One aspect of leadership that is enhanced by an open-plan working environment is visibility of the senior leaders, argues John Williams, digital strategy director for the ILM. “The key to that visibility is having the chief executive or CEO on the same floor as employees. Employees then feel that the CEO is more approachable, and they can share their thoughts and collaborate more effectively with leadership.”
What is essentially a social-democratic model of community design can work for a big corporate business, but it’s about having a subtle open-plan environment that reflects a wide variety of settings rather than a crude open-plan design, says Mr Tidd.
“Big corporates are recognising that opening up their environment to a more collaborative and modern environment is more attractive to the next generation of talent,” he says. “Most organisations that we work with are very concerned about their talent constraints. A young workforce wants to work in a welcoming and dynamic work environment.”

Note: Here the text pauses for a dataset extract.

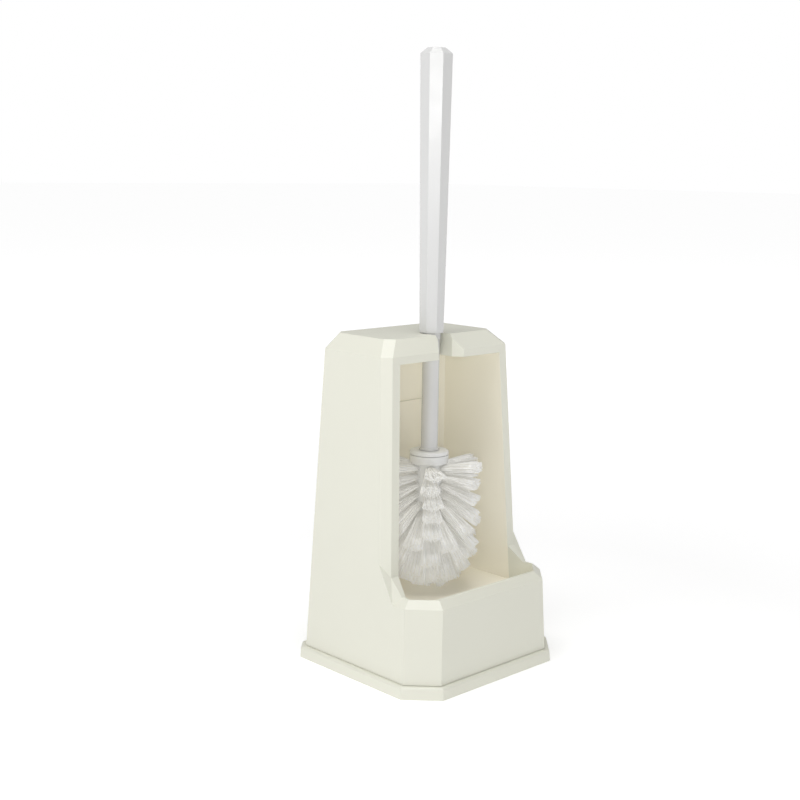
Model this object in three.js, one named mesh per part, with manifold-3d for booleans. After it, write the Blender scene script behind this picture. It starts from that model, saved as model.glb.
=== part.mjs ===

Many tooth-and-claw capitalist businesses struggle to shift to the more open, democratic and trusting culture that a social-democratic model of community demands, Mr Myerson concludes. “They are much happier with command and control, supervision and surveillance than empowering people, which takes time and effort, and requires new spaces, collaborative technologies and ways of behaving. But they will have to face the challenge sooner rather than later.”